Short problem. Print the entire listing. Each line must match the original exactly.

Given data.
---

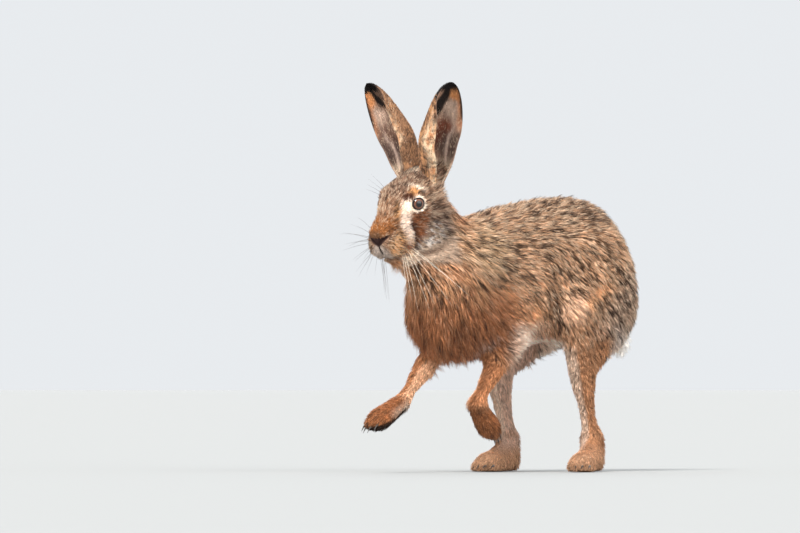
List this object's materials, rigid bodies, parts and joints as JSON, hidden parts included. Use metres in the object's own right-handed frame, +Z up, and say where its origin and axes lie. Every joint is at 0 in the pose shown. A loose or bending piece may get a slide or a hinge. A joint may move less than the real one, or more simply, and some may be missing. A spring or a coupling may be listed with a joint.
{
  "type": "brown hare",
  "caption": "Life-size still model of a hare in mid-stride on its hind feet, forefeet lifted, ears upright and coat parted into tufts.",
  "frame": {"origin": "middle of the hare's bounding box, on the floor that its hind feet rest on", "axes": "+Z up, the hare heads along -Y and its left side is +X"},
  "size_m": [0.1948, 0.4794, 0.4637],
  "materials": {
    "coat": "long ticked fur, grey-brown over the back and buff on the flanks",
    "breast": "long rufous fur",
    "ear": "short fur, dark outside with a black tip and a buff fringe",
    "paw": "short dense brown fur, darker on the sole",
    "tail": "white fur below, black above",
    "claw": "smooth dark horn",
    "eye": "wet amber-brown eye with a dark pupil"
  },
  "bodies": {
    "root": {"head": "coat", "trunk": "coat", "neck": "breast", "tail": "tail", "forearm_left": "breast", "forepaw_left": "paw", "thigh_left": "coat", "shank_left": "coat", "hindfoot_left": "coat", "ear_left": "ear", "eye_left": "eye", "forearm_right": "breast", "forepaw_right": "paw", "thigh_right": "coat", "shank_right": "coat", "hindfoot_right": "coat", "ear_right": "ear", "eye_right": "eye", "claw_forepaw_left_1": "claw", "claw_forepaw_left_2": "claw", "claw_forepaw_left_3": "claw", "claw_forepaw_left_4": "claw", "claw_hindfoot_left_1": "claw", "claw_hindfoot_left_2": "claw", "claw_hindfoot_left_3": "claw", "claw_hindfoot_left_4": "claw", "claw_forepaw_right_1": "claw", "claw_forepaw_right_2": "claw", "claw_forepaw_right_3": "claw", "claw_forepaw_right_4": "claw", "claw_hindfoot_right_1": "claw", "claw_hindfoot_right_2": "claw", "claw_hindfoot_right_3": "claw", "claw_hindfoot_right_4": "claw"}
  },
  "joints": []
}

---

The reply.
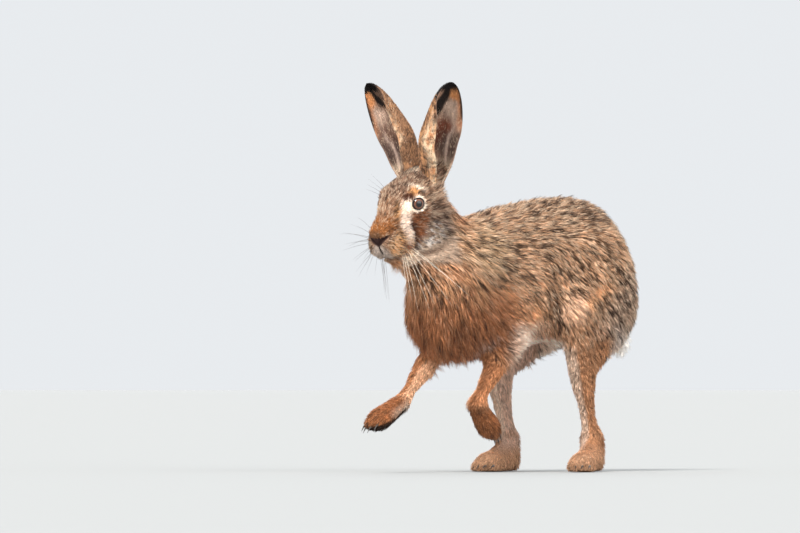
List this object's materials, rigid bodies, parts and joints as JSON, hidden parts included. Use metres in the object's own right-handed frame, +Z up, and say where its origin and axes lie. Every joint is at 0 in the pose shown. A loose or bending piece may get a slide or a hinge. A joint may move less than the real one, or more simply, and some may be missing. A spring or a coupling may be listed with a joint.
{
  "type": "brown hare",
  "caption": "Life-size still model of a hare in mid-stride on its hind feet, forefeet lifted, ears upright and coat parted into tufts.",
  "frame": {"origin": "middle of the hare's bounding box, on the floor that its hind feet rest on", "axes": "+Z up, the hare heads along -Y and its left side is +X"},
  "size_m": [0.1948, 0.4794, 0.4637],
  "materials": {
    "coat": "long ticked fur, grey-brown over the back and buff on the flanks",
    "breast": "long rufous fur",
    "ear": "short fur, dark outside with a black tip and a buff fringe",
    "paw": "short dense brown fur, darker on the sole",
    "tail": "white fur below, black above",
    "claw": "smooth dark horn",
    "eye": "wet amber-brown eye with a dark pupil"
  },
  "bodies": {
    "root": {"head": "coat", "trunk": "coat", "neck": "breast", "tail": "tail", "forearm_left": "breast", "forepaw_left": "paw", "thigh_left": "coat", "shank_left": "coat", "hindfoot_left": "coat", "ear_left": "ear", "eye_left": "eye", "forearm_right": "breast", "forepaw_right": "paw", "thigh_right": "coat", "shank_right": "coat", "hindfoot_right": "coat", "ear_right": "ear", "eye_right": "eye", "claw_forepaw_left_1": "claw", "claw_forepaw_left_2": "claw", "claw_forepaw_left_3": "claw", "claw_forepaw_left_4": "claw", "claw_hindfoot_left_1": "claw", "claw_hindfoot_left_2": "claw", "claw_hindfoot_left_3": "claw", "claw_hindfoot_left_4": "claw", "claw_forepaw_right_1": "claw", "claw_forepaw_right_2": "claw", "claw_forepaw_right_3": "claw", "claw_forepaw_right_4": "claw", "claw_hindfoot_right_1": "claw", "claw_hindfoot_right_2": "claw", "claw_hindfoot_right_3": "claw", "claw_hindfoot_right_4": "claw"}
  },
  "joints": []
}